Echt veel wordt er over de Anjerrevolutie niet geleerd tijdens de geschiedenislessen. Maar ook Portugal heeft onder een streng bewind geleefd, dat van António Salazar welteverstaan. Wat als je een boek vindt, geschreven tijdens het bewind van deze man, met een treinticket naar Lissabon? Dan laat je alles vallen en pak je de trein. Night Train to Lisbon legt persoonlijke verhalen tijdens het verzet voor de Anjerrevolutie bloot.
De geliefde Zwitserse Latijndocent Raimund Gregorius is op weg naar school als hij een dame op de rand van een brug ziet. Prompt laat hij alles vallen en redt hij haar van zelfmoord. Het enige wat de jongedame uiteindelijk achterlaat is haar rode jas met daarin een boek. In het boek vindt Gregorius een treinticket naar Lissabon. Hij rent naar het station om de vrouw haar ticket terug te geven. Als ze niet op het station blijkt, besluit hij impulsief en zonder enige bagage de trein te pakken en op zoek te gaan naar het verhaal achter het boek.
Een interessante zoektocht is begonnen. Door verschillende toevalligheden ontmoet Raimund de hoofdpersonen uit de aantekeningen. De film doet denken aan een grote mensen-versie van Letters to Juliet. Al is het verhaal ouder: het werd in 2004 uitgegeven als roman, geschreven door Pascal Mercier. Dat het originele verhaal een roman is, is ook wel te merken. Sommige scenes gaan te snel, en sommige personages komen te weinig aan bod. Dat is niet vreemd, aangezien het boek bijna 450 pagina’s telt.
Het is mooi dat er terug wordt geblikt door middel van flashbacks. Terwijl Gregorius de verschillende personen bezoekt, vertellen zij om de beurt een steeds een stukje van het verhaal. Aan de kijker om alle puzzelstukjes uiteindelijk in elkaar te zetten. Daar is regisseur Bille August prima in geslaagd.

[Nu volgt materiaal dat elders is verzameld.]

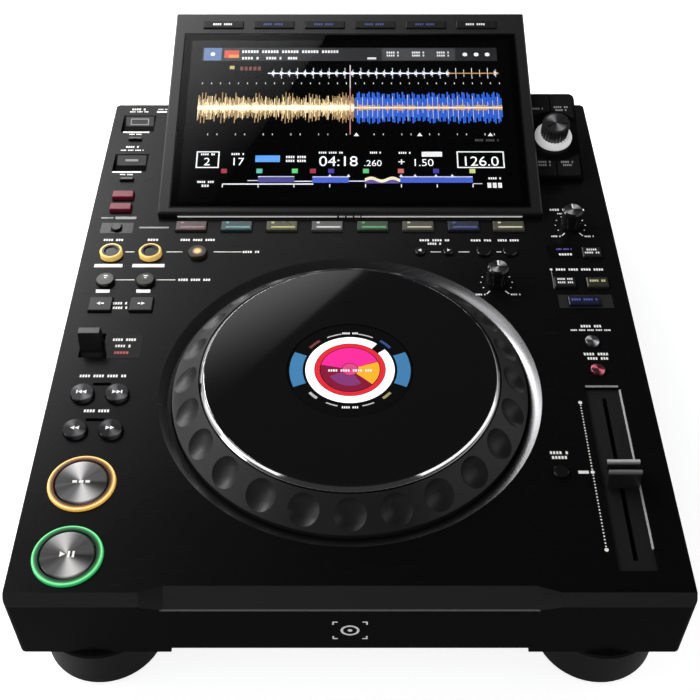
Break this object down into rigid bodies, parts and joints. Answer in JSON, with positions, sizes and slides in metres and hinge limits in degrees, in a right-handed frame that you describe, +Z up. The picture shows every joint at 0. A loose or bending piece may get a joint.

Het is alleen jammer dat Raimund Gregorius (Jeremy Irons) het enige personage is dat echt goed is uitgewerkt. De rest lijkt slechts een bijrol te spelen, terwijl het verhaal uiteindelijk om hen draait. Waar Gregorius veel eigenaardigheden heeft, wordt de rest onderbelicht tijdens het vertellen van de bijzondere geschiedenis. Waar Gregorius moet functioneren als verteller en onderzoeker, wordt zijn rol enorm uitgelicht. Daardoor komt de hele geschiedenis waar hij naar op zoek is, niet heel goed tot zijn recht.
Helaas is het plot weinig verrassend en komt het ook nog eens vrij ineens uit de lucht vallen. Een open einde kan goed zijn, maar hier is de film nog lang niet ten einde terwijl de aftiteling in beeld komt. Het gevoel dat je bij het verhaal krijgt maakt gelukkig een boel goed: het feel good-gehalte staat ongeveer gelijk aan Le Fabuleux Destin de Amélie Poulain.
Het gaat over de goedheid in de mens, de beslissingen die je soms maakt, hoe egocentrisch de mens soms kan zijn en hoe eenzaam tegelijk. Over waardering. En Gregorius laat zien dat het niet altijd nodig is te pronken met wat je hebt gevonden: hij gaat naar Portugal uit interesse voor de schrijver van het boek dat hij heeft gevonden. Die oprechte interesse is fascinerend.
Hoe dan ook, met een ongelukkig gevoel zul je de bioscoop niet uitgaan. Een gokje is dat het verstandig is het boek pas ná het zien van de film te lezen.